Modeling wet deposition and concentration of inorganics over Northeast Asia with MRI-PM/c
1Meteorological Research Institute, Japan Meteorological Agency, 1-1 Nagamine, Tsukuba, 305-0052, Japan
2Pacific Northwest National Laboratory, P.O. Box 999 Richland, WA 99352, USA
3Asia Center for Air Pollution Research, 1182 Sowa, Nishi, Niigata, 950-2144, Japan
4Toyohashi Institute of Technology, 1-1 Hibarigaoka, Tempaku, Toyohashi 441-8580, Japan
Abstract.
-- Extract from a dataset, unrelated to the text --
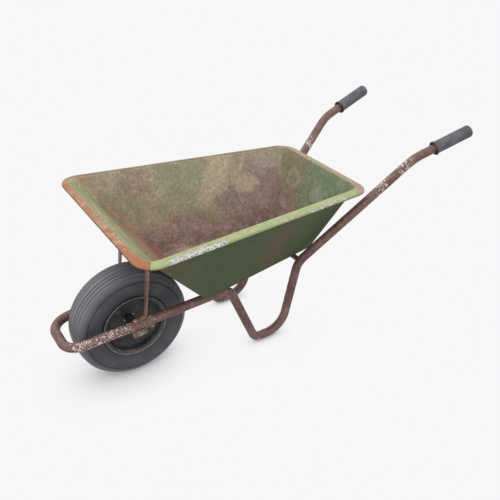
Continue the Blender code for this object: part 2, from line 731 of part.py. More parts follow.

We conducted a regional-scale simulation over Northeast Asia for the year 2006 using an aerosol chemical transport model, with time-varying lateral and upper boundary concentrations of gaseous species predicted by a global stratospheric and tropospheric chemistry-climate model. The present one-way nested global-through-regional-scale model is named the Meteorological Research Institute–Passive-tracers Model system for atmospheric Chemistry (MRI-PM/c). We evaluated the model's performance with respect to the major anthropogenic and natural inorganic components, SO42−, NH4+, NO3−, Na+ and Ca2+ in the air, rain and snow measured at the Acid Deposition Monitoring Network in East Asia (EANET) stations. Statistical analysis showed that approximately 40–50 % and 70–80 % of simulated concentration and wet deposition of SO42−, NH4+, NO3−and Ca2+ are within factors of 2 and 5 of the observations, respectively. The prediction of the sea-salt originated component Na+ was not successful at near-coastal stations (where the distance from the coast ranged from 150 to 700 m), because the model grid resolution (Δx=60 km) is too coarse to resolve it. The simulated Na+ in precipitation was significantly underestimated by up to a factor of 30.